DATA EXTRACT:
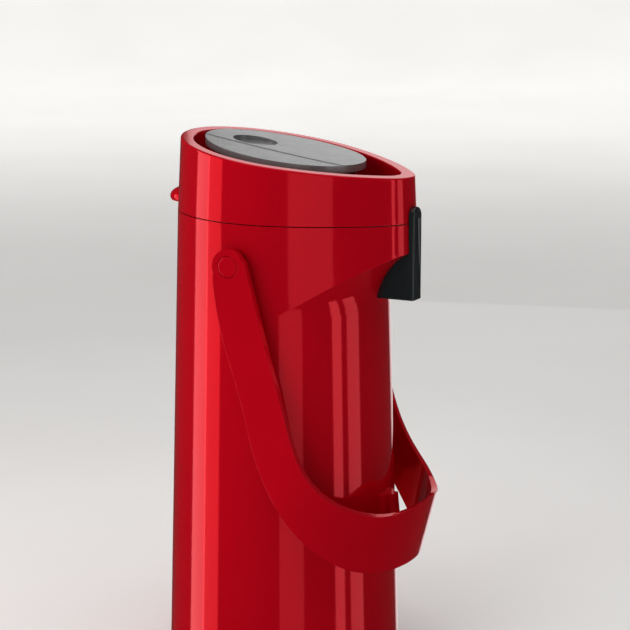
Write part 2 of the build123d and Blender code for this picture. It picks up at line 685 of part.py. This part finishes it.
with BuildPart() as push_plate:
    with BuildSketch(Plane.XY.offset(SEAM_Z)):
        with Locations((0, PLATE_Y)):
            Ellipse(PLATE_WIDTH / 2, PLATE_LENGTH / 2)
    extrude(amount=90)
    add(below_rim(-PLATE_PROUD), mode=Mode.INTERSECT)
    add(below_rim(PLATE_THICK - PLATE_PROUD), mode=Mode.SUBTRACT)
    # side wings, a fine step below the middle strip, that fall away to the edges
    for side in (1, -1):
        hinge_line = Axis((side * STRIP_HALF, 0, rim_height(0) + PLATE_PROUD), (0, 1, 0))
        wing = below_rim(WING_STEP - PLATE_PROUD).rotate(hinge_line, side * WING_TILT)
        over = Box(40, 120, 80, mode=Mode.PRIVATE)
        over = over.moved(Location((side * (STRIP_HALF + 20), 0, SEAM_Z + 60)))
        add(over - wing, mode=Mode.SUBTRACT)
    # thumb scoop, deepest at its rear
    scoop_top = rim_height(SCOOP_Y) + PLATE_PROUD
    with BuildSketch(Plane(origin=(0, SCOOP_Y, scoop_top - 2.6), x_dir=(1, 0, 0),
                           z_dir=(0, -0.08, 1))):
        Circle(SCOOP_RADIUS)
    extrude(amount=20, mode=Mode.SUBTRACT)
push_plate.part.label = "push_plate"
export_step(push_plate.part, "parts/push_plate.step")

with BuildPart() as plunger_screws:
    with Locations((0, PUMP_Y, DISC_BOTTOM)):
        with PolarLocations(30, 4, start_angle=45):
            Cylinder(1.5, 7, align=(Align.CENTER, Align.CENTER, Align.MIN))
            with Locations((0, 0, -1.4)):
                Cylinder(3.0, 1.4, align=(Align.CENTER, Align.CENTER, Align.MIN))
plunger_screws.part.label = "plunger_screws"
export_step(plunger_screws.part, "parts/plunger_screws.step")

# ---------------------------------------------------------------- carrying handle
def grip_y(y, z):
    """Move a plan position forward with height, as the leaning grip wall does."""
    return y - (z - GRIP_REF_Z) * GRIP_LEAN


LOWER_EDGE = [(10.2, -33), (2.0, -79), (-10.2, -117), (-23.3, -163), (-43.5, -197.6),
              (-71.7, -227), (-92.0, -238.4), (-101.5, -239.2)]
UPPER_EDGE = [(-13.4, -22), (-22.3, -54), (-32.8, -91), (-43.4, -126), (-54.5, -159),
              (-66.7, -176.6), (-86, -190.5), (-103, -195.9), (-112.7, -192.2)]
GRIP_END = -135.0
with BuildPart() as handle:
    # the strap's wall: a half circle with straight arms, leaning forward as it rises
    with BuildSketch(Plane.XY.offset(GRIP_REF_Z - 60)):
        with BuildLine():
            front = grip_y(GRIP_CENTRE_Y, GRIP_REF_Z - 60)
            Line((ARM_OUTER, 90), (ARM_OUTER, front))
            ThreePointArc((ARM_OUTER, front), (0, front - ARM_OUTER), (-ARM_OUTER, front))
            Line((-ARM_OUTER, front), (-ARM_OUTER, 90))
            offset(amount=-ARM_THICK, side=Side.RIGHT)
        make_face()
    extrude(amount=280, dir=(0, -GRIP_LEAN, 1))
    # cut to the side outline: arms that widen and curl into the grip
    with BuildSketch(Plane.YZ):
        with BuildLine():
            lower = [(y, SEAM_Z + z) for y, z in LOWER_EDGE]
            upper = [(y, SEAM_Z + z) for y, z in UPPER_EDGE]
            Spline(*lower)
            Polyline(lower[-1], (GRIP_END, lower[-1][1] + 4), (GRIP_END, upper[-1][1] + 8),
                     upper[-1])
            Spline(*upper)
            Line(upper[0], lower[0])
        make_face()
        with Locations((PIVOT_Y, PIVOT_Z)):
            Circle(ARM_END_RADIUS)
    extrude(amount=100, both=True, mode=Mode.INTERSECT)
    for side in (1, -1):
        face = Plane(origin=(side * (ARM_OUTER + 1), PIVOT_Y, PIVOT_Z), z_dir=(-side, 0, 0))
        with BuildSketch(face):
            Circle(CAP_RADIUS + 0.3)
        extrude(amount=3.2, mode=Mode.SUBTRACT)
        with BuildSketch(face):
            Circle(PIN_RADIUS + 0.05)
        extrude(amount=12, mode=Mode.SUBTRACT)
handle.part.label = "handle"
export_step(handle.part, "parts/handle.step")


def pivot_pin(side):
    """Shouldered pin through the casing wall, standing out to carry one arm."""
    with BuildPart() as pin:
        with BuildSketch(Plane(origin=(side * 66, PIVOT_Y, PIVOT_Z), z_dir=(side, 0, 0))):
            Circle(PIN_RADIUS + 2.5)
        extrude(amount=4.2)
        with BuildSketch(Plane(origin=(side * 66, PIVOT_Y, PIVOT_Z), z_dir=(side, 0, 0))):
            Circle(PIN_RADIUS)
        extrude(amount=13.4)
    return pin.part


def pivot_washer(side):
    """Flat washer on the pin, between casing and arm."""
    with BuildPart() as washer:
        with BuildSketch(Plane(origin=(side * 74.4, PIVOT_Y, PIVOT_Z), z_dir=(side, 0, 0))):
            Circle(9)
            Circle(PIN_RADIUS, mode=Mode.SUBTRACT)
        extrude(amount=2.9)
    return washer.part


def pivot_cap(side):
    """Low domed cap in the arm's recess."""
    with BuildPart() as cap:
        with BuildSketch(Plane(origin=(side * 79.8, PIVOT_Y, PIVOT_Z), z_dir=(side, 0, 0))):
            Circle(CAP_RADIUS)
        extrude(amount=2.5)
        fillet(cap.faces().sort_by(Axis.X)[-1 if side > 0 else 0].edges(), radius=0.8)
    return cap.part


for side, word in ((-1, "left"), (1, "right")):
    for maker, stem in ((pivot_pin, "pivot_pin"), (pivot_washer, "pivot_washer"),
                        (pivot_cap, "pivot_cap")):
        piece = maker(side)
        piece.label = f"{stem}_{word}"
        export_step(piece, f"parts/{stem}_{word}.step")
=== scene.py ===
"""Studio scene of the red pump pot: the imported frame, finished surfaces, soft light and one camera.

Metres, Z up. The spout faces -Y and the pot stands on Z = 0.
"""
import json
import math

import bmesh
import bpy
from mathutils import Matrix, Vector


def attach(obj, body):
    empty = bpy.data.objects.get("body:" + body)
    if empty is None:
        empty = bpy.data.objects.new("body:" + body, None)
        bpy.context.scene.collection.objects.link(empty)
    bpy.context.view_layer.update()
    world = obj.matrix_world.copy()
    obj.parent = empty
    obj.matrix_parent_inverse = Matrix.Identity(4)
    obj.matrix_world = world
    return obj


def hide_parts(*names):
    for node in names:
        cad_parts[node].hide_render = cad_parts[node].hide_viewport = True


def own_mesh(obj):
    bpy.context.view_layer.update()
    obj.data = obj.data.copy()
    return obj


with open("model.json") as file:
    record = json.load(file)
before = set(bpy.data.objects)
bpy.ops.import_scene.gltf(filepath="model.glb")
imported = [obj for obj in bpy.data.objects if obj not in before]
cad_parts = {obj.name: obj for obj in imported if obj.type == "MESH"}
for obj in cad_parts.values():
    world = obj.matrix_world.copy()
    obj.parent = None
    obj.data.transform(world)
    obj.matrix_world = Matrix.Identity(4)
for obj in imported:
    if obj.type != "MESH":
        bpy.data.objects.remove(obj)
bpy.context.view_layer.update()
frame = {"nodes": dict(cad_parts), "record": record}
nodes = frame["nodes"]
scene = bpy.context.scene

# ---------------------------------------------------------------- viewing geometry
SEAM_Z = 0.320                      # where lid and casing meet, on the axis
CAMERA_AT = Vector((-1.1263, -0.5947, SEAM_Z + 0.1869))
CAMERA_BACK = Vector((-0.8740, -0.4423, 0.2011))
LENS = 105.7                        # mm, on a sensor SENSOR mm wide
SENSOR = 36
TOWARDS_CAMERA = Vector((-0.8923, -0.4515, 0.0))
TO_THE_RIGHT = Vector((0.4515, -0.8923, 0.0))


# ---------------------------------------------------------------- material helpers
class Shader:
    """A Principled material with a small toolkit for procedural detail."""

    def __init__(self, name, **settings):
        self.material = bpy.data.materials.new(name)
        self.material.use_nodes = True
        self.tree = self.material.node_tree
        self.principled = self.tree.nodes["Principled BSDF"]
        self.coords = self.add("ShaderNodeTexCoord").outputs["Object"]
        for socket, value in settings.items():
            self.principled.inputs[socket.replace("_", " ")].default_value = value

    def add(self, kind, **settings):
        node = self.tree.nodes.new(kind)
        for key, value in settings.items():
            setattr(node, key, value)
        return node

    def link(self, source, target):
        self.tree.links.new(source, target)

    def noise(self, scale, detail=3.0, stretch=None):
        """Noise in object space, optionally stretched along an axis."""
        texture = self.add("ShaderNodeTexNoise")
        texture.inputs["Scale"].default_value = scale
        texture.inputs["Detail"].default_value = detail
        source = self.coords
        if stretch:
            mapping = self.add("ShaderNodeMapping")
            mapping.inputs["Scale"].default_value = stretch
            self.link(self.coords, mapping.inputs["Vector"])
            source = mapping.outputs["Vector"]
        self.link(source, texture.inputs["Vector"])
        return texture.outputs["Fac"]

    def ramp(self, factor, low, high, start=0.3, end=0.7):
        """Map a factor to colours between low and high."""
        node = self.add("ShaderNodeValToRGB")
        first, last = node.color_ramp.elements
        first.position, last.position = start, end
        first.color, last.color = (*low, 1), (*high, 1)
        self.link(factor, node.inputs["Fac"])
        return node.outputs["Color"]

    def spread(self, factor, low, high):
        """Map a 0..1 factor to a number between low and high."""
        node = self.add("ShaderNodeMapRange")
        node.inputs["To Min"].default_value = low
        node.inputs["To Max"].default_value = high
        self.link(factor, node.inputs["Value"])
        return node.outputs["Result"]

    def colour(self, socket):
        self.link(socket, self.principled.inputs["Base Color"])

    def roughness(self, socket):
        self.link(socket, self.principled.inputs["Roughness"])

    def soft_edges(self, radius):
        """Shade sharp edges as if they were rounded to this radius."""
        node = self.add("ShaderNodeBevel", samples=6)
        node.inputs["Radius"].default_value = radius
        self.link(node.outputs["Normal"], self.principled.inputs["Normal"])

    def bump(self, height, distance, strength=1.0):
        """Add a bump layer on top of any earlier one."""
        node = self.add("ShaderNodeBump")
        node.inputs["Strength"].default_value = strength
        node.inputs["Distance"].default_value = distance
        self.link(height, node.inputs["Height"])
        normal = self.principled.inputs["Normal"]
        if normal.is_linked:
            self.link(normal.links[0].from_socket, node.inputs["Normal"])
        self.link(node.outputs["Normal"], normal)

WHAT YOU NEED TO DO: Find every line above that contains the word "json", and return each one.

REPLY TO THE TASK:
import json
with open("model.json") as file:
    record = json.load(file)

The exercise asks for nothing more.